Where the book begins to get into real trouble is the section on the early stages of industrial capitalism. Landes paints a picture of how smart, far-seeing people took advantage of emerging technology, markets, and methods (administrative, organizational, etc.) to create wealth-generating engines for entire nations. To be fair, Landes acknowledges the exploitation of slaves, early industrial workers, and colonial subjects; they really suffered as they cleared forests, operated rudimentary machinery, or harvested cotton.
However, he blithely passes over any argument that would criticize the early capitalist system as inherently flawed or sine qua non dependent on colonial empires or slavery. In my opinion, he is wrong: slaves enabled the cotton-based industry to arise (in the 1st industrial revolution) by a horrendously destructive system of labor compulsion, thereby generating the capital required for investment in industrial manufacturing and logistical infrastructure - without it, such an accumulation of capital might have taken centuries instead of decades. The same is true of low-wage workers and colonial subjects. In my view, this renders the entire middle section of his book into the worst kind of tendentious, willfully ignorant conservatism. I would refer interested readers to Empire of Cotton.
But it is in the final section, which purports to explain the lessons of all this for today, that the book completely falls apart. Rather than hone his argument and backing it up with observable facts, Landes offers a jumble of detail, ranging from personal stories to debunked tropes about "national character", property ownership, "freedom", and the like. Underneath it all, his explanations harken back to Ayn Rand or the Barry Goldwater formula, ie. thrift, right-mindedness, etc. It is insipid and conventional rather than questioning or stimulating.

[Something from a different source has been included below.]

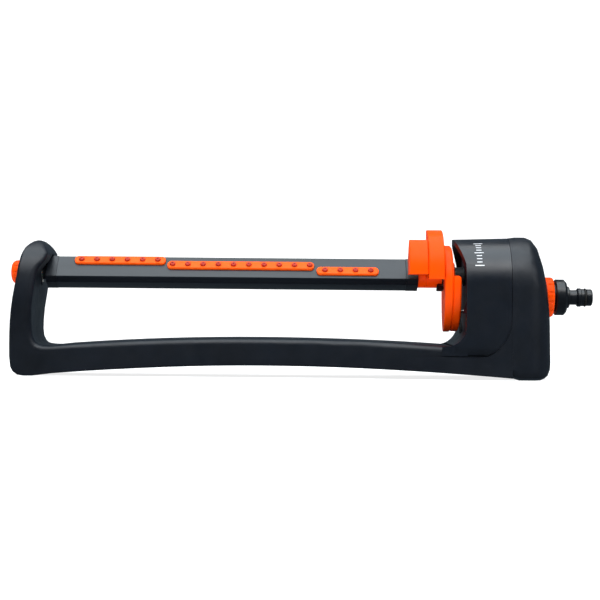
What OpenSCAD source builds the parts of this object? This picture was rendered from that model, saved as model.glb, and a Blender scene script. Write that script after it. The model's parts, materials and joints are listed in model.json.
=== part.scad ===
// Oscillating lawn sprinkler: a spray bar swung by a small reversing water motor,
// carried in a moulded base with a hose nipple at its right end.
// Frame: origin on the ground below the middle of the sprinkler, +X along the spray
// bar towards the hose nipple, +Y to the back, +Z up. Millimetres.

/* [View] */
// Which sub-part to show

/* [Base] */
// Height of the spray bar axis above the ground
tube_z = 94.6; // [85:0.1:105]
// Height of the hose inlet axis above the ground
inlet_z = 75.5; // [70:0.1:80]
// Height of the drum centre above the ground
drum_z = 82.6; // [80:0.1:86]
// Wall thickness of the base moulding
base_wall = 3.0; // [2:0.1:4]
// Half width of the base ribbon between its ends
ribbon_half = 34; // [28:1:44]
// Half width of the base at the drum
drum_half = 45.6; // [44:0.1:47]

/* [Spray bar] */
// Tilt of the spray bar towards the front at rest, in degrees
tube_tilt = 45; // [0:1:50]
// Left end of the spray bar
tube_left = -226.3; // [-228:0.1:-220]
// Right end of the spray bar
tube_right = 96.2; // [90:0.1:98]
// Number of spray nozzles
nozzle_count = 20; // [16:1:20]
// Distance between neighbouring nozzles
nozzle_pitch = 14.1; // [13.5:0.05:14.2]
// Diameter of the spray hole in each nozzle
nozzle_hole = 1.2; // [0.8:0.1:1.6]

/* [Range levers] */
// Outer radius of the first range lever
lever_a_radius = 41; // [36:0.5:42]
// Outer radius of the second range lever
lever_b_radius = 42.3; // [36:0.1:43]

/* [Hose inlet] */
// Outer diameter of the connector ridge on the hose nipple
nipple_ridge_d = 17.2; // [16.5:0.1:17.5]
// Outer diameter of the nipple tip
nipple_tip_d = 15.5; // [15:0.1:16]
// Number of grip notches on the flow ring
ring_notches = 14; // [8:1:20]

/* [Gears] */
// Gear module
gear_module = 0.8; // [0.75:0.01:0.8]
// Teeth on each small pinion
pinion_teeth = 10; // [10:1:10]
// Teeth on the layshaft wheel
wheel_teeth = 30; // [30:1:30]
// Teeth on the output gear
output_teeth = 40; // [40:1:40]

/* [Hidden] */

$fn = 64;
lay_y = 14.92;
lay_z = 81.28;
pressure_angle = 25;
screw_x = [152, 180];
black = [0.06, 0.065, 0.08];
orange = [1.0, 0.36, 0.03];

// Shapes along the X axis ---------------------------------------------------

// Turns a drawing in (Y, Z) into a bar along X from x0 to x1
module along_x(x0, x1) {
  translate([x0, 0, 0])
    rotate([90, 0, 90])
      linear_extrude(height = x1 - x0)
        children();
}

// Turns a drawing in (X, Z) into a slab of the given width across Y
module across_y(width) {
  rotate([90, 0, 0])
    linear_extrude(height = width, center = true)
      children();
}

// Round bar along X about an axis at height z and depth y
module rod(x0, x1, r, z = 0, y = 0) {
  translate([x0, y, z])
    rotate([0, 90, 0])
      cylinder(h = x1 - x0, r = r);
}

// Revolves a drawing in (radius, X) about the X axis at height z
module turned(z) {
  translate([0, 0, z])
    rotate([90, 0, 90])
      rotate_extrude()
        children();
}

// Square-cut ring along X
module ring(x0, x1, r_in, r_out, z) {
  turned(z)
    translate([r_in, x0])
      square([r_out - r_in, x1 - x0]);
}

// Rubber ring of round section
module o_ring(x, r_mid, r_section, z) {
  turned(z)
    translate([r_mid, x])
      circle(r = r_section, $fn = 24);
}

// Part turn of a drawing in (radius, X) about the spray bar axis; angles run from straight
// up towards the front
module wing(a0, a1) {
  translate([0, 0, tube_z])
    rotate([90, 0, 90])
      rotate([0, 0, 90 + a0])
        rotate_extrude(angle = a1 - a0)
          children();
}

// Places children in the spray bar's own tilted frame
module at_tube() {
  translate([0, 0, tube_z])
    rotate([tube_tilt, 0, 0])
      children();
}

// Base moulding -------------------------------------------------------------

function clamp01(v) = min(1, max(0, v));
function ease(v) = let (c = clamp01(v)) c * c * (3 - 2 * c);

// Upper and lower edge and half width of the ribbon at x
function ribbon_top(x) = 35.8 - (x < -37 ? 8.3 * pow((x + 37) / 195, 2) : 5.1 * pow((x + 37) / 167, 2));
function ribbon_low(x) = max(0, 10.8 * (1 - pow((x + 37) / (x < -37 ? 200 : 248), 2)));
function ribbon_width(x) = ribbon_half + (drum_half - ribbon_half) * ease((x - 10) / 115);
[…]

Indeed, when he tries to explain what has been regarded as success, the cases he presents are extremely feeble. For example, he loves Japan and the reasons for its success, he argues, is Deming quality control, Kaizen, education, and the like. Beyond a grain of truth, this is ridiculously superficial, the kind of junk explanations that came out of business schools in the early 1980s; most of those theories were largely debunked a decade before Landes wrote the book and, given Japan's economic slowdown over nearly 30 years, it is clear that something else determines its growth rate. He does not even contemplate whether much of Japan's growth was due to the modernization of its economy (e.g. the introduction of cars and electricity), coupled with a mercantilist policy to promote the development of national industrial export capacity at home (also called producer economics, whereby trade barriers protect home industries, forcing their consumers to pay more for goods they could have imported and subsidizing those that they export, which China and Korea now do - it is a public policy and economic model they have chosen).
Finally, even though China was beginning to become an industrial superpower as the book was written, Landes ignores the ways in which China contradicts some of his most basic precepts. To wit: 1) many of China's successful companies (e.g. the Haier Group) are still legally state- or city-owned, i.e. they are not strictly speaking capitalist; 2) the government is still communist and repressive, so that democratic freedom appears unnecessary for entrepreneurs to operate. If Landes would claim that the "culture" is different but still successful, then his entire thesis about western and Japanese national "virtues" is nonsense.
I got to the end of the book and felt like I had learned almost nothing. I cannot recommend this book beyond a few valuable tidbits. Landes does write well, but he develops no cogent theory to explain his subject, offering instead only glib, conventional economics.